Critics of the Supreme Court's decision in Southcott could argue that this decision results in unjustifiable windfalls to the defendants. Using the analogy of the $100,000 property that increases in value to $1 million, if the Court awards damages, then that means that the defendant was in breach of its legal obligations. Notwithstanding the fact that the defendant was breaching its legal obligations, that same defendant would enjoy the $900,000 increase in value, because the plaintiff should have purchased replacement property in the interim. And it is no matter that the plaintiff sought specific performance (and it appears it does not even matter if the plaintiff had a good case for specific performance) to have the property delivered. The benefit still accrues to the defendant.
But such battles were lost almost 40 years ago in the Asamera case. In that case and others, the courts have basically viewed this result as an allocation of risk exercise. If the plaintiff can take reasonable steps to replace the property, then upon doing so, the plaintiff would enjoy the rise in fortunes related to that property, and similarly suffer the consequences of a decline in value. But if the plaintiff does not take those reasonable steps, then the plaintiff has effectively walked away from the benefits (or burdens) of ownership in the intervening time, and in so doing, those rights are effectively transferred to the defendant.
The net result? If you seek specific performance and choose not to mitigate your losses in the interim, you do so at your own peril. Of course, what constitutes reasonable steps to mitigate will vary from case to case and as such there may be other reasons to not take intervening steps prior to trial. No doubt plaintiffs will rely on the Court's comment in Southcott that "such a claim for specific performance informs what is reasonable behaviour for the plaintiff in mitigation" to allege that the very good (but ultimately unsuccessful) claim for specific performance, coupled with other factors, leads to the result that purchasing replacement property (or other steps to mitigate) was not reasonable.

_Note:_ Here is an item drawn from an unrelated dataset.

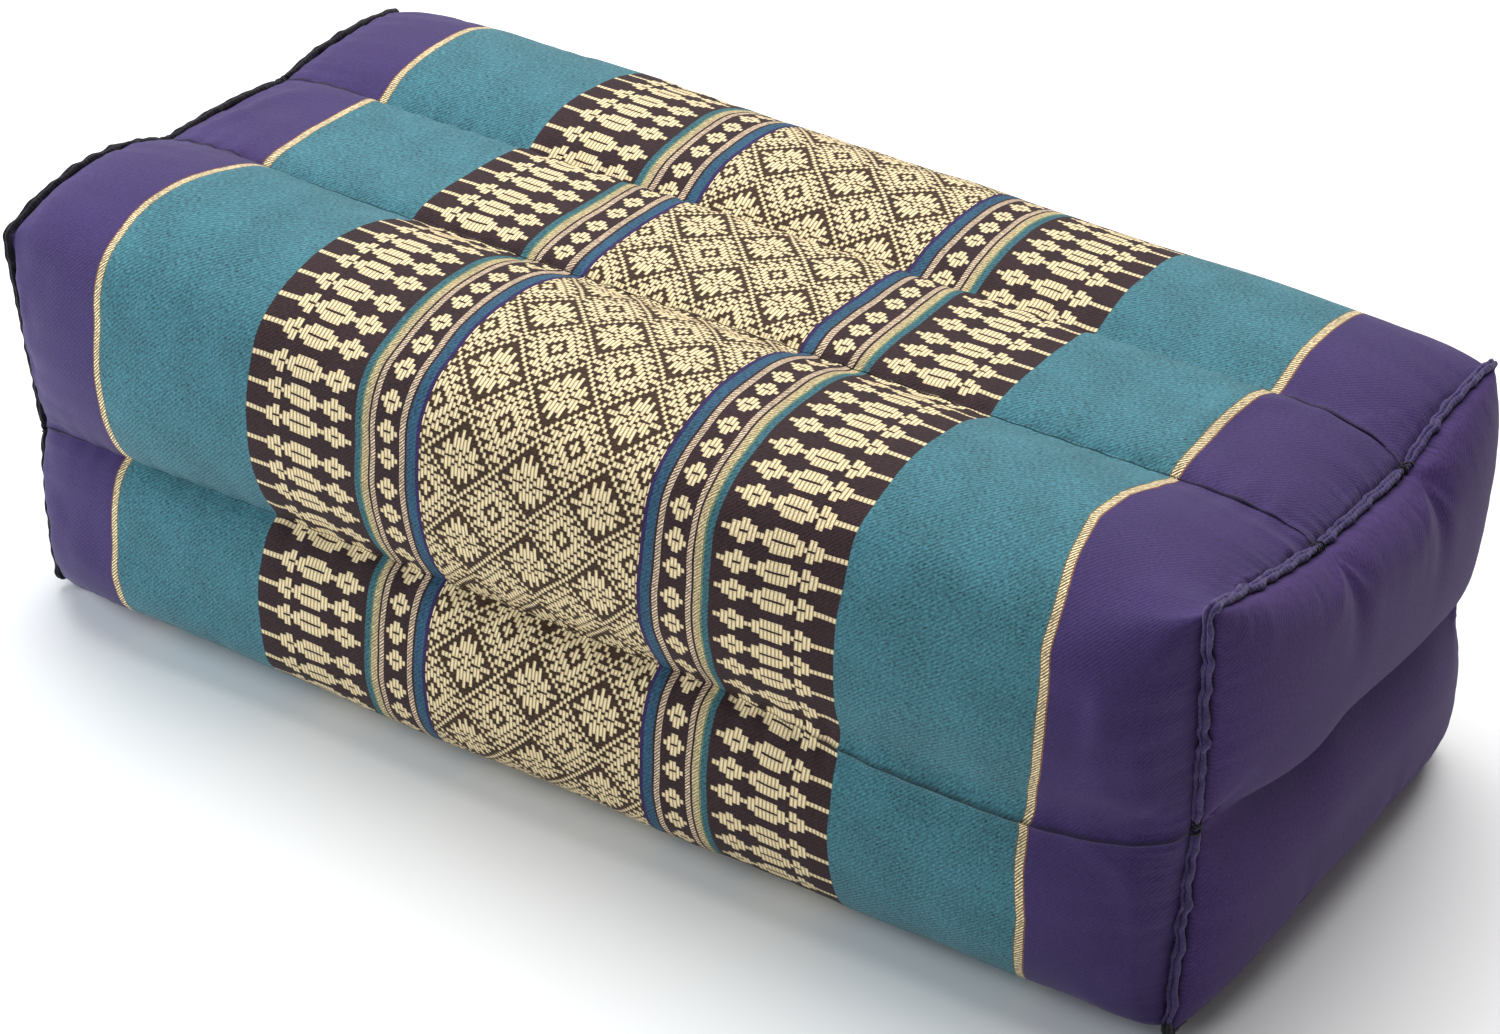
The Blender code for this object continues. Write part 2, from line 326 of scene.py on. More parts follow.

While each case will turn on its specific facts, one potential way of avoiding the consequences of Southcott, at least as it relates to real property, is to seek a lis pendens or "certificate of pending litigation" at an early stage with respect to the property. This effectively registers a notice on the property, such that if it is ever sold, the purchaser has notice that someone is seeking to recover the property. Before a court makes an order for lis pendens, it will engage in an analysis of whether the property is unique. If the Court decides at that early stage that the property is not unique, it will not issue a lis pendens, and presumably at that point the plaintiff would know that it has to mitigate its losses by purchasing replacement property. And if the Court decides that the property is unique at that early stage, then that should go a long way, if not the entire way, in establishing a "substantial and legitimate interest" in the claim for specific performance.